Available data:

>> Begin

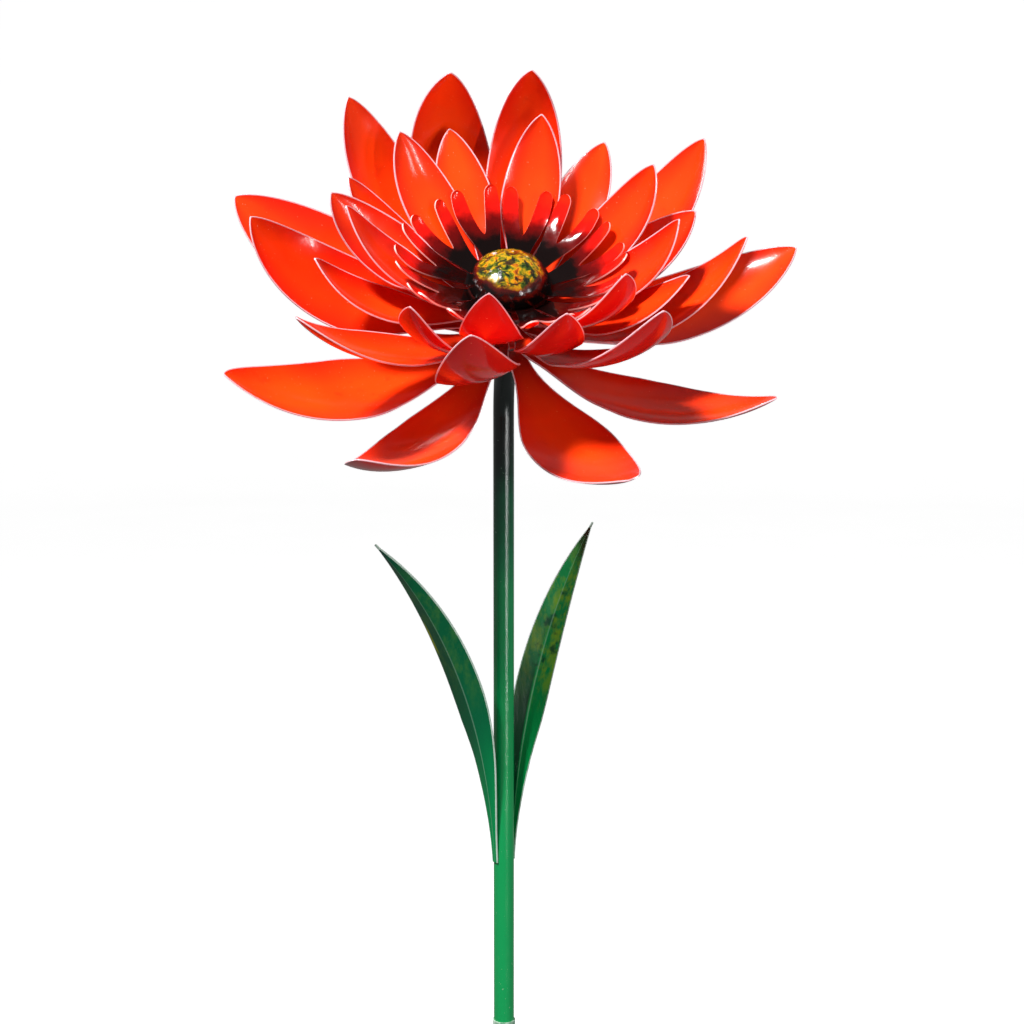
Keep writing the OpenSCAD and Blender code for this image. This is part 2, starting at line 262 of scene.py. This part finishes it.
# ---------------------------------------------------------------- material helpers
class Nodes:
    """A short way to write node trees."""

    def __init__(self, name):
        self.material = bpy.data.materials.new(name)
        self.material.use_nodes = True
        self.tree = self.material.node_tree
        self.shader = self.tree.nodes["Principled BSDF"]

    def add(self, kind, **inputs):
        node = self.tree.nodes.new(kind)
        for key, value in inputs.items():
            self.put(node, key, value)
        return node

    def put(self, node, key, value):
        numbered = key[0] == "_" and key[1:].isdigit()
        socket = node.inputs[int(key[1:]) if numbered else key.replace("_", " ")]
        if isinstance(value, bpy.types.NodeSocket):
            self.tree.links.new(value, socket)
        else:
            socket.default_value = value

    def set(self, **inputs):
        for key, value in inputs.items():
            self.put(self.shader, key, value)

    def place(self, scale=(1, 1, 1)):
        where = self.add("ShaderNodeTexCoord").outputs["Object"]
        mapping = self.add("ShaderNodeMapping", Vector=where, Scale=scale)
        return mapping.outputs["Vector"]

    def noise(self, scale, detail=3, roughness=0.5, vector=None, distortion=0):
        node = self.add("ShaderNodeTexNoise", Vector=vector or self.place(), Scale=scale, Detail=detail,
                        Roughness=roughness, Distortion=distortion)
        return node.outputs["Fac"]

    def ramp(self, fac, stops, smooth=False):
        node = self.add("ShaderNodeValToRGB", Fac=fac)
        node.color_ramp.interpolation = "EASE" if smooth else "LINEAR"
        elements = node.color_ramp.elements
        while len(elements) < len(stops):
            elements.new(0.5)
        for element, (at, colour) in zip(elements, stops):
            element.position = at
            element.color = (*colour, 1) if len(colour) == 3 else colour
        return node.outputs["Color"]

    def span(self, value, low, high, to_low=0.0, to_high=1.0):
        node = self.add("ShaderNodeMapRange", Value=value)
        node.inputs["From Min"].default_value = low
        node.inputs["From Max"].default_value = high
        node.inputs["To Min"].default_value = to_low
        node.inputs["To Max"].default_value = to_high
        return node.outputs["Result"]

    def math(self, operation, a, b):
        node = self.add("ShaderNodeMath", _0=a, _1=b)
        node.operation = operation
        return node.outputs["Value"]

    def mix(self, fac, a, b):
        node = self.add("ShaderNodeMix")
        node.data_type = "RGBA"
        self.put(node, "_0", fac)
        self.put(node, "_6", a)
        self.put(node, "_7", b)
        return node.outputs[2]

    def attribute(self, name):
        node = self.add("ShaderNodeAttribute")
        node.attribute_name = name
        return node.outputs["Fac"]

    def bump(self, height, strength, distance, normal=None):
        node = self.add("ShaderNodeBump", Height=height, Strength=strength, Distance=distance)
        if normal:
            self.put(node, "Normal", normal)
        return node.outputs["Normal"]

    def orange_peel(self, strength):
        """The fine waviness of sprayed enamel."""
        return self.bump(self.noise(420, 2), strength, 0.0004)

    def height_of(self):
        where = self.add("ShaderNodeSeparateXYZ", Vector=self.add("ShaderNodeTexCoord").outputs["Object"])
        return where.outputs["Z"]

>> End

Task requirements: Take the lines above from the first through the one containing "short way to" and reproduce them exactly; include nothing else.

Output below:
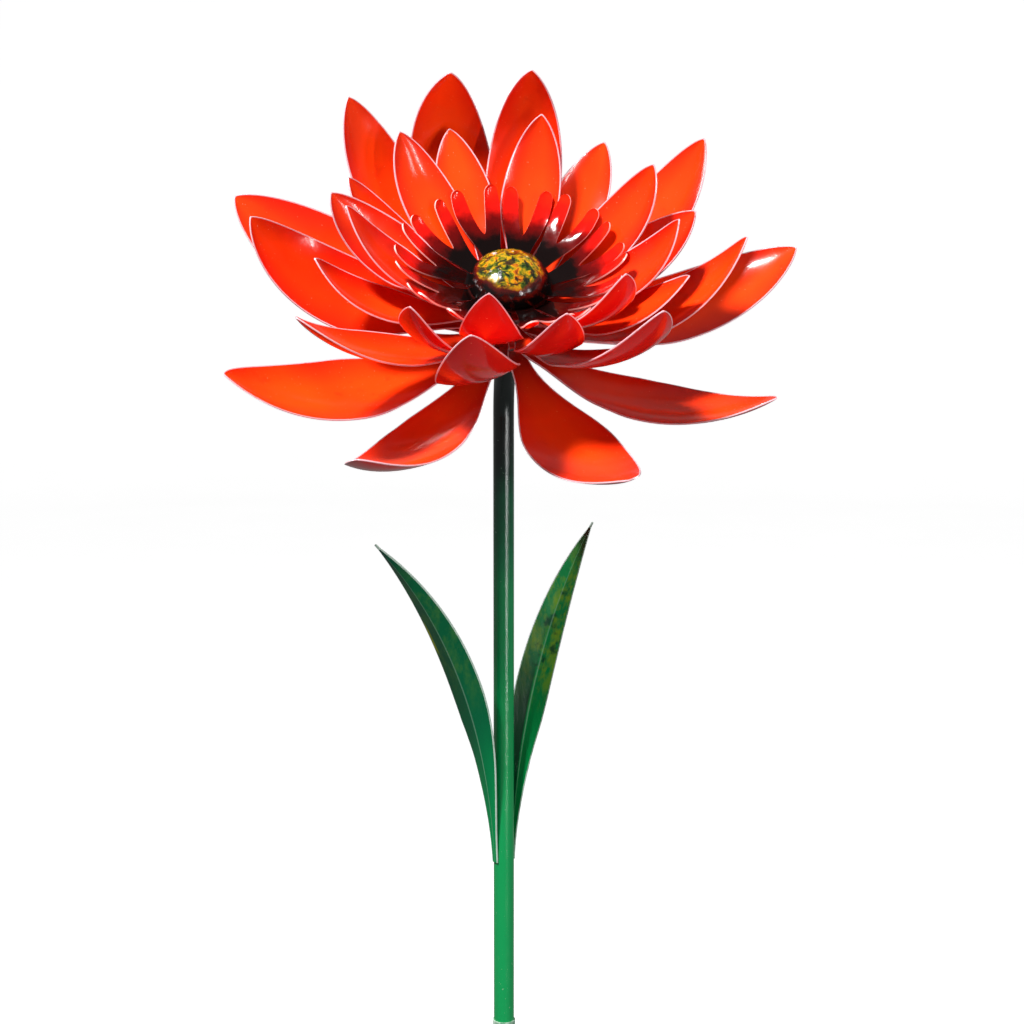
Keep writing the OpenSCAD and Blender code for this image. This is part 2, starting at line 262 of scene.py. This part finishes it.
# ---------------------------------------------------------------- material helpers
class Nodes:
    """A short way to write node trees."""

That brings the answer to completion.